If the landlord will not treat the building and the infestation continues despite your best efforts, moving may be the only permanent solution. Before moving, take photographs of the infestation, your written notices to the landlord, and any responses. If the landlord attempts to withhold your security deposit for breaking the lease, your documentation of the infestation and the landlord’s failure to act is your defense. In most states, a severe pest infestation that the landlord refuses to address is grounds to break the lease without penalty under the implied warranty of habitability. Consult a tenants’ rights organization before breaking the lease. The threat of legal action — backed by documentation — often persuades the landlord to release the deposit rather than defend an unwinnable claim.
Why do roaches keep coming back after the exterminator treats my apartment?
Because the exterminator treated your apartment — not the building. The roaches in your unit were killed. The roaches in the neighboring unit were not. Within days or weeks, roaches from the untreated unit migrated back into yours through the shared wall voids, plumbing chases, and electrical conduits. The treatment was effective. It was also incomplete. Ask the landlord or the exterminator whether the adjacent units — above, below, and to both sides — were treated simultaneously. If the answer is no, the treatment will fail regardless of how thoroughly your unit was treated.
Treat Your Unit. Seal Your Boundaries. Make the Landlord Treat the Building.
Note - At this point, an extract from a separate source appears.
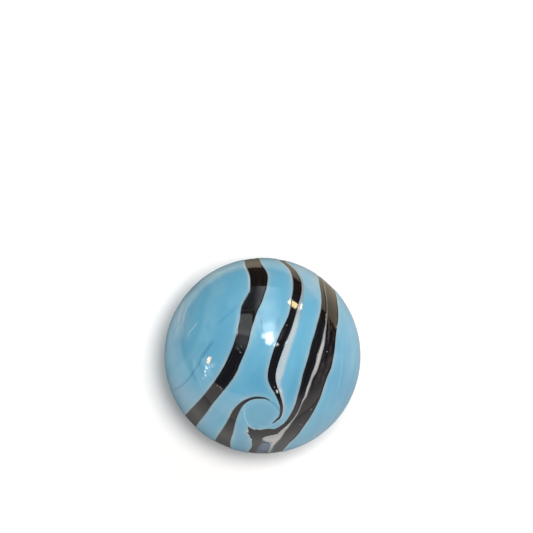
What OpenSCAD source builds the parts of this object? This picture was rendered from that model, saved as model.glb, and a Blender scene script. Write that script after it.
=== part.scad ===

Getting rid of apartment roaches requires three simultaneous actions: aggressive treatment of your own unit with gel bait, IGR, and dust; sealing every pathway between your unit and the building with caulk, foam, and door sweeps; and compelling the landlord to treat the entire building by asserting your legal rights as a tenant. The first action kills your roaches. The second prevents new roaches from entering. The third addresses the source of the infestation — without which the first two actions will eventually fail. An apartment roach problem is a building problem that manifests in your kitchen. Treat it like one.